MP for Wulensi
- In office 7 January 2001 – 6 January 2005
- President: John Agyekum Kufour

Personal details
- Born: Wulensi, Northern Region
- Party: National Democratic Congress
- Occupation: Politician

= Samuel Nyimakan =

Ghanaian politician

Samuel Nyimakan is a Ghanaian politician and a member of the Third Parliament of the Fourth representing the Wulensi Constituency in the Northern Region of Ghana.
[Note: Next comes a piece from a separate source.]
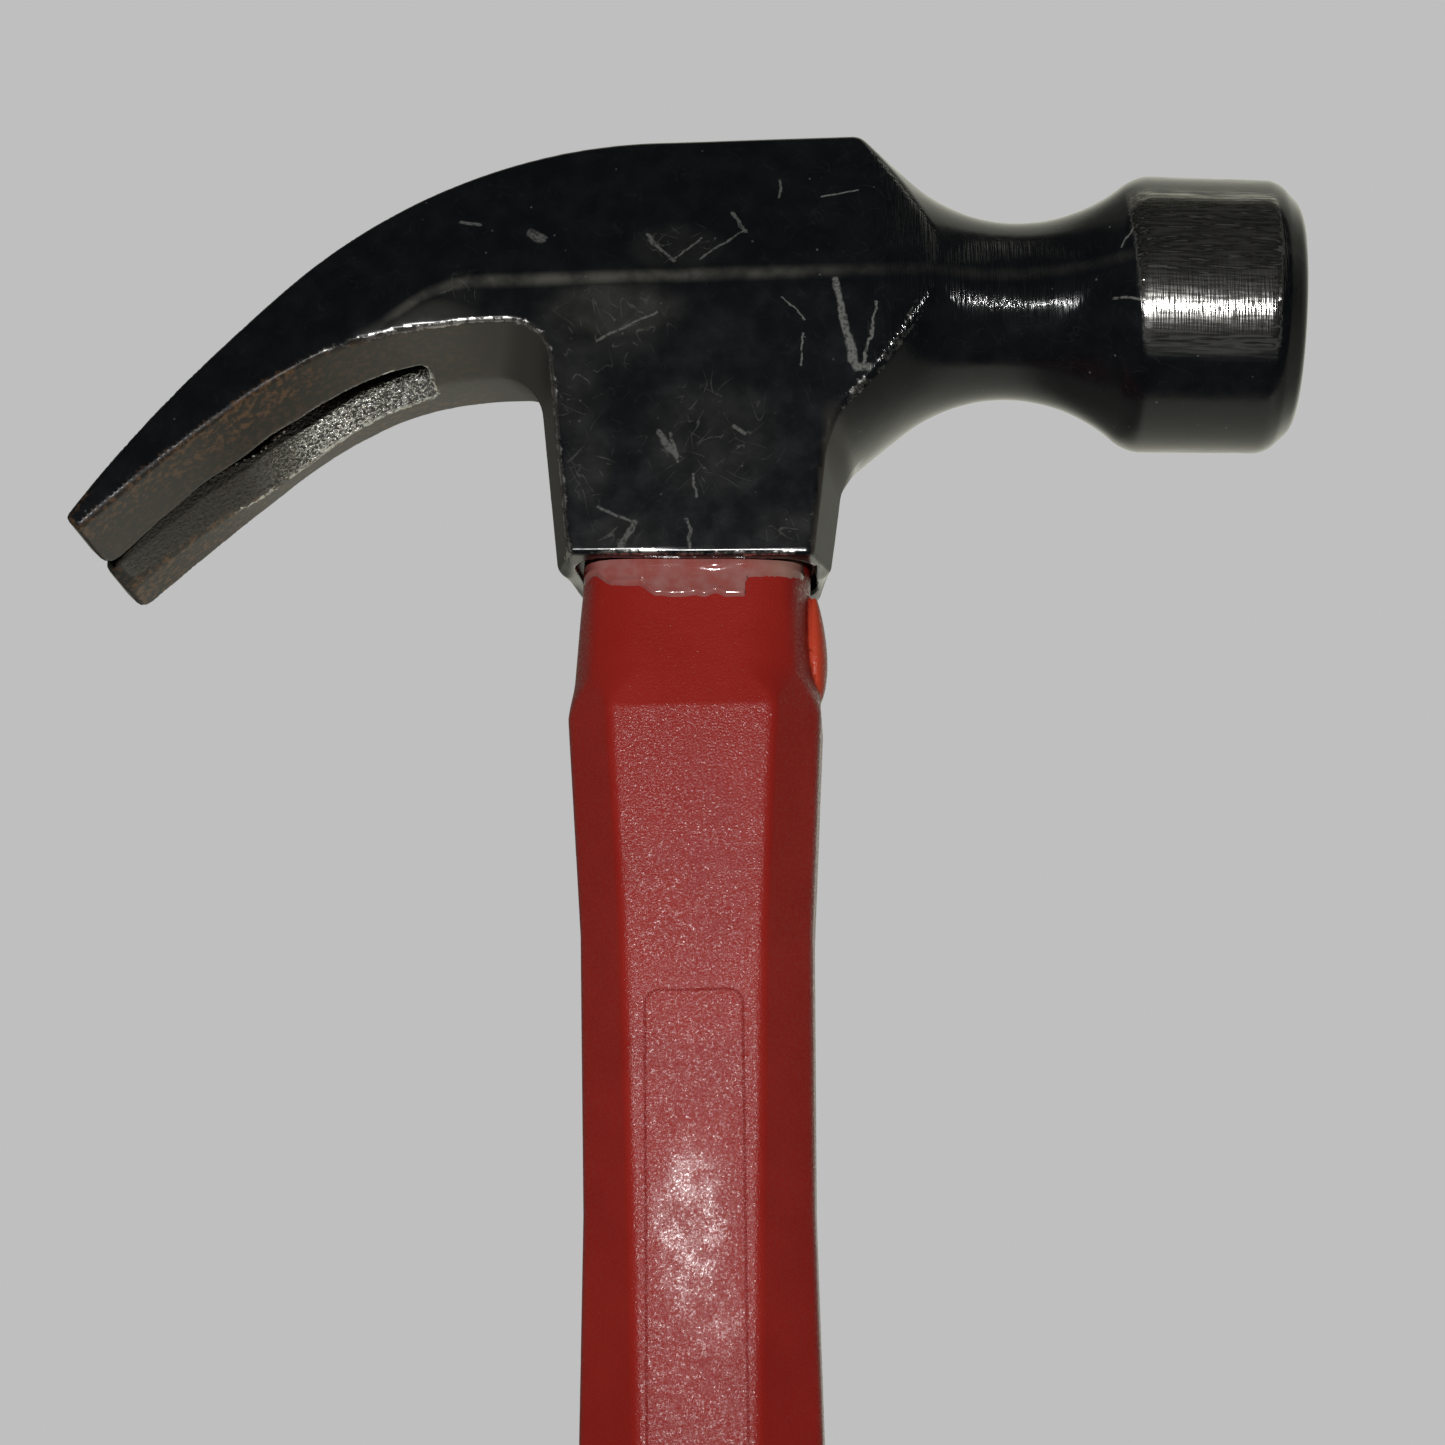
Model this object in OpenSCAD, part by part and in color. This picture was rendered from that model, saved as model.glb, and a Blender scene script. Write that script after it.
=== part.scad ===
// Curved-claw carpenter's hammer: forged head on a jacketed fibreglass handle.
// Millimetres. Z runs up the handle from the middle of its flat butt end, the
// striking face looks along +X and the claws point along -X.

/* [Overall] */
// Length from the butt end of the grip to the flat top of the head
total_length = 330; // [300:1:360]
// Length of the black rubber grip
grip_length = 150; // [130:1:160]

/* [Head body] */
// Height of the head from its flat top to the mouth of the socket
head_height = 46.9; // [44:0.1:50]
// Height of the slanted upper sides, from the ridge line to the flat top
upper_height = 16.4; // [15:0.1:18]
// Half of the head's thickness at the ridge line
ridge_half = 12; // [11:0.1:13]
// Half of the head's thickness at the flat top
top_half = 8.55; // [8:0.05:10]
// Half of the cheeks' thickness at the socket mouth
mouth_half = 10.2; // [9.8:0.1:11]
// Where the flat top ends on the claw side
top_left_x = -3; // [-6:0.5:0]

/* [Claws] */
// Radius of the claws' upper curve beside the flat top
back_r = 55.5; // [50:0.5:60]
// Angle of that curve
back_sweep = 45.8; // [42:0.1:48]
// Radius of the nearly straight upper curve towards the tips
tip_back_r = 242.5; // [200:1:300]
// Angle of that curve
tip_back_sweep = 8; // [7:0.1:9]
// Radius of the claws' underside
belly_r = 41.5; // [38:0.5:45]
// Angle of the underside's curve
belly_sweep = 38.8; // [36:0.1:41]
// Radius of the nearly straight underside towards the tips
tip_belly_r = 415.7; // [300:1:500]
// Angle of that curve
tip_belly_sweep = 2.8; // [2:0.1:3]
// Where the underside's curve starts, beside the throat
belly_x = -21; // [-23:0.5:-20]
// Height of the underside there, from the ridge line
belly_z = -4.8; // [-6:0.1:-4]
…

== Early life and education ==
Samuel was born in Wulensi, a town in the Northern Region of Ghana.

== Politics ==
Samuel was first elected into Parliament on the ticket of the National Democratic Congress during the December 2000 Ghanaian General Elections representing the Wulensi Constituency in the Northern Region of Ghana. He polled 9,537 votes out of the 17,536 valid votes cast representing 54.40%. His constituency was a part of the 16 parliamentary seats out of 21 seats won by the National Democratic Congress in that election for the Northern Region. He was elected over Alhaji Saani Iddi of the New Patriotic Party, Binyam S.Jangboja of the National Reform Party and Ayi Abudu-Rahaman of the Convention Peoples Party. These candidates obtained 6,884, 837and 278 respectively. These were equivalent to 39.30%, 4.80% and 1.60% respectively of total valid votes cast.

Samuel was disqualified to stand as a candidate for election in the Wulensi Constituency in 2003.

== Career ==
Samuel is a former member of Parliament for the Wulensi Constituency in the Northern Region of Ghana from 2001 to 2005.